They met for the first time a few weeks before Christmas — the woman serving a life sentence for killing a man who bought her for sex as a teenager, and a pastor who believed in her.
At the time of their meeting, high-profile advocates had been calling for clemency for Cyntoia Denise Brown, including a US Congressman and A-list celebrities like Ashley Judd . Gov. Bill Haslam had heard from both sides on whether to grant her clemency.
Members of Bishop Joseph W. Walker III's congregation were working with Brown through a Tennessee Department of Corrections faith-based mentoring program .
Days after meeting her, Walker joined the chorus of people lobbying the Republican governor. He spoke to Haslam about forgiveness and second chances, Walker said.
On Monday, as one of his final acts in office, Haslam granted the 30-year-old Brown clemency after she served 15 years in prison. She will be released to parole supervision on August 7, according to the governor.
"We're here today because a moral man made a moral decision, a courageous decision," Walker said. "We're here today because this was not just an act of one intervention by myself but the cumulative effort of many around the country, around the world, who prayed, who advocated, who tweeted, who talked about it."
In 2004, Brown killed Johnny Mitchell Allen. The then 16-year-old said he had solicited her for sex and taken her back to his house. Prosecutors said Brown shot Allen in the head while he was asleep and stole his money and guns, took his truck and fled the scene.
Prosecutors argued that it wasn't a killing in self defense, but a robbery.
Brown had said she was scared for her life by Allen's behavior and took the money because she was afraid of returning empty-handed to her pimp, nicknamed "Cut Throat." A juvenile court found her competent to be tried as an adult. She was convicted of murder and robbery in 2006 and given the life sentence.
Since that conviction, juvenile sentencing guidelines in Tennessee have been amended.
Brown has spent all her adult life in prison, but her advocates say she has worked to transform herself during her time behind bars. She received her associate's degree from Lipscomb University in 2015 and is expected to complete her bachelor's degree in 2019, Haslam's office said .
'This incredible angel'
Walker, the pastor at Mount Zion Baptist Church, said he believed Brown deserved clemency before they met. He wanted to talk to her first before talking to Haslam, he said.
He met Brown that day in December as she wrapped gifts from inmates for children in the community.

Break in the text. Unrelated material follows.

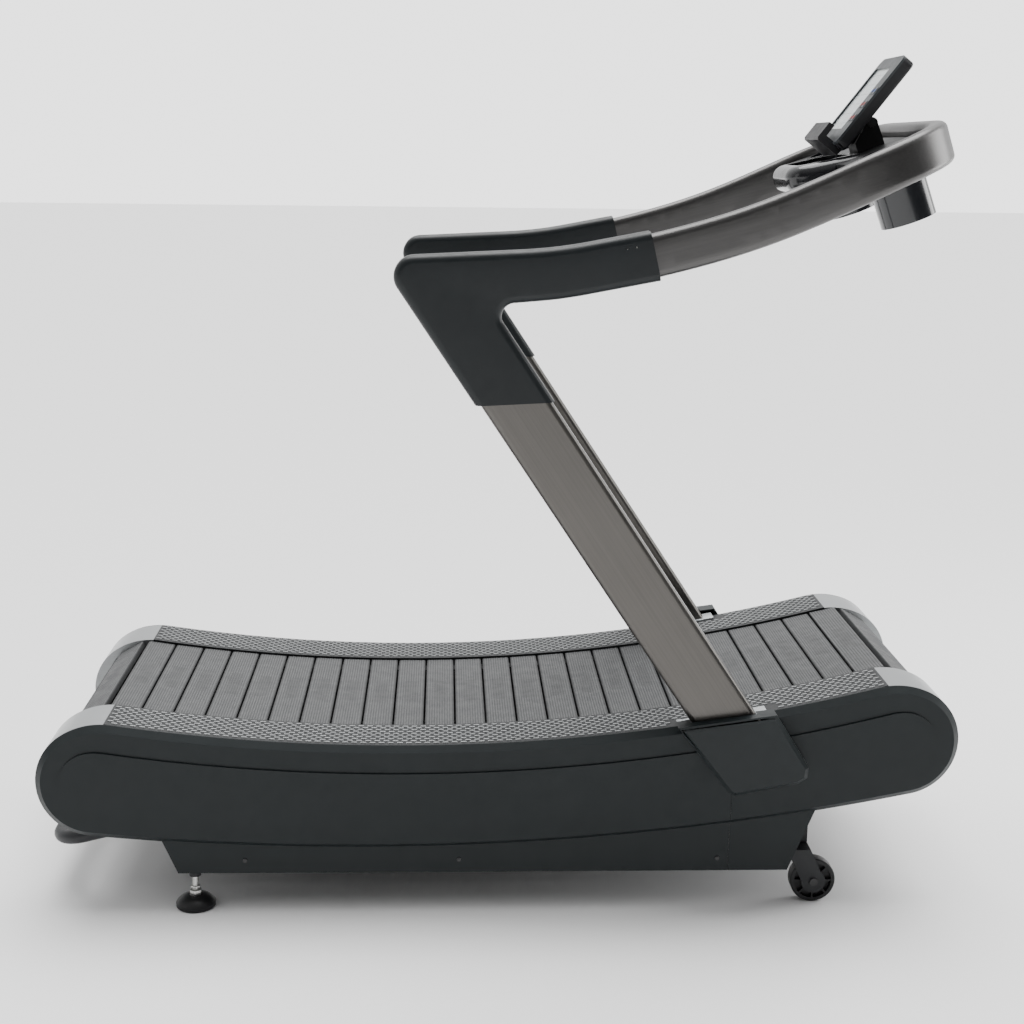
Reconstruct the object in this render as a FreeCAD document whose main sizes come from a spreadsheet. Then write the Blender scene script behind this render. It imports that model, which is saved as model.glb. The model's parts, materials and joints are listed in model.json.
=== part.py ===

She already knew members of Mount Zion's ministry and had watched Walker preach on television. She wanted to get involved in Mount Zion, Walker recalled.

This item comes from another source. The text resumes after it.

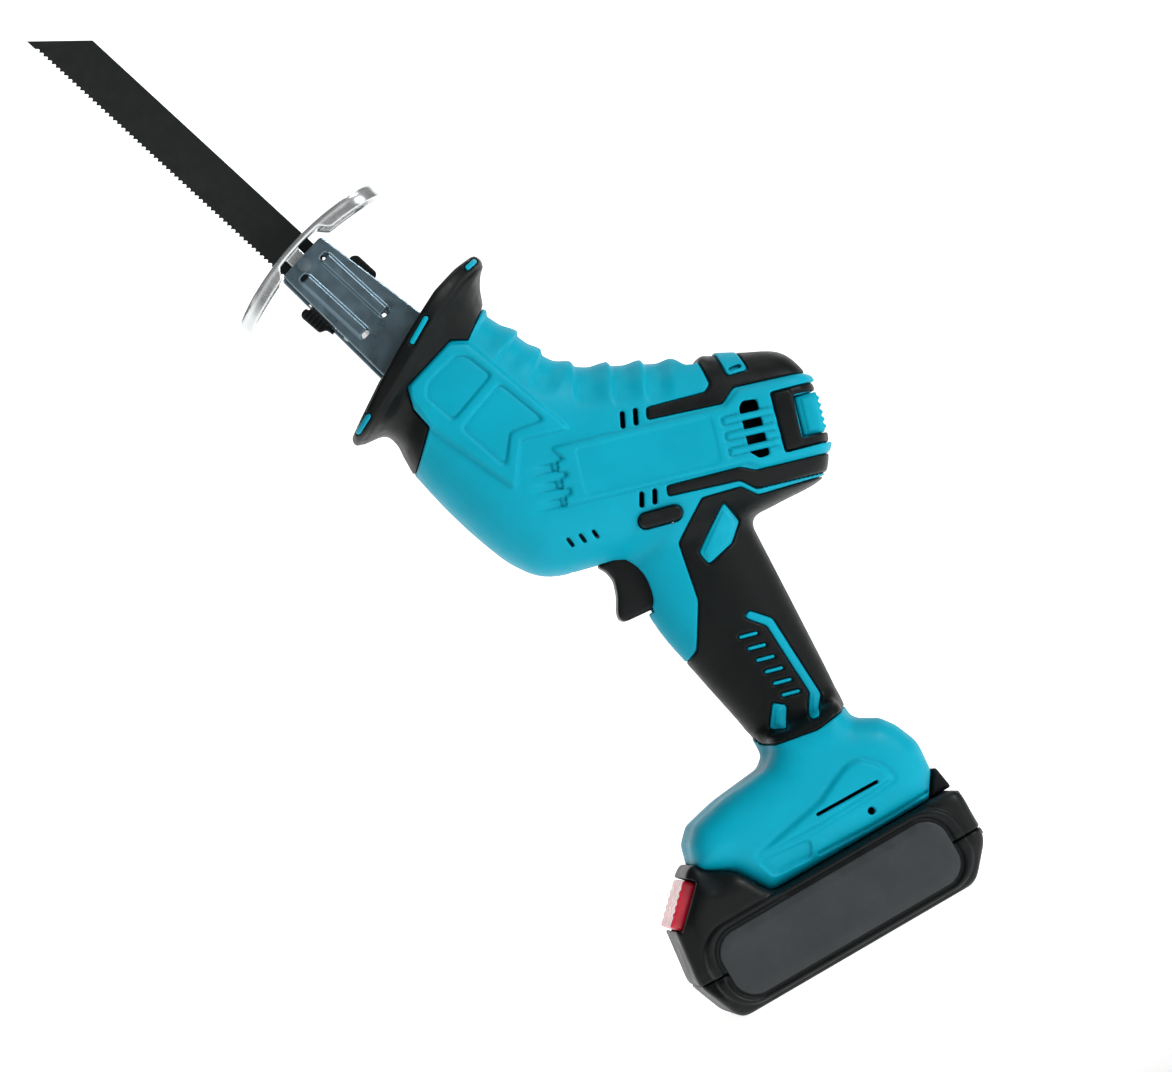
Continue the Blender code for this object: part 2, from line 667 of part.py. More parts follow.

"This incredible angel, full of compassion, full of selflessness, full of love began to open up just about how she wanted to just make a difference, how she was positive, and how nothing was going to break her."
Walker said he saw "how giving she was, how transformed she was and focused on her future and helping other people."
They fist-bumped, and he pledged to talk to Haslam on her behalf, he said.
"Next time I see you, I'm going to be walking you out of here," he recalled saying.
Ed Yarbrough, a Nashville attorney on Brown's legal team, said many people lobbied for Brown's release. Two members of the legal team met with Haslam twice in person to state Brown's case, including one meeting that lasted more than an hour.
He said they also encouraged clergy and state lawmakers, and "anybody that we thought would have a strong enough voice and enough credibility" to talk to Haslam.
'She's paid her debt to society'
In a roughly hour long phone conversation during the week before Christmas, Walker said Haslam was conflicted about what to do.
The pastor said he helped Haslam "understand the broader issue of forgiveness and second chances."
"Consequences don't always have to be terminal. Consequences could happen, but they could have term limits," he said.
Walker said he framed the issue as an opportunity for reconciliation, "not just for Cyntoia, but for government, for policing, for communities."
"I said 'it's not like we're asking for clemency for somebody who's been in jail for six months,' " he said. "She's paid her debt to society. ... The moral issue is, does this rise to the level of forgiveness and a second chance based upon what she has done?"
In an email, Lindsay Bales, a spokeswoman for the governor, said "Governor Haslam did speak with Bishop Walker, who he has had a relationship with for several years, in addition to several other individuals." She declined to give details about that conversation.
The governor in a statement on Monday said Brown "committed, by her own admission, a horrific crime at the age of 16."
"Yet imposing a life sentence on a juvenile that would require her to serve at least 51 years before even being eligible for parole consideration is too harsh, especially in light of the extraordinary steps Ms. Brown has taken to rebuild her life," Haslam said. "Transformation should be accompanied by hope."
In August, Walker said he will "walk her out, hold her hand."
"I think it'll be a day that will awaken something in all of us, about hope. About when the odds are stacked against you like that, to never lose hope," Walker said.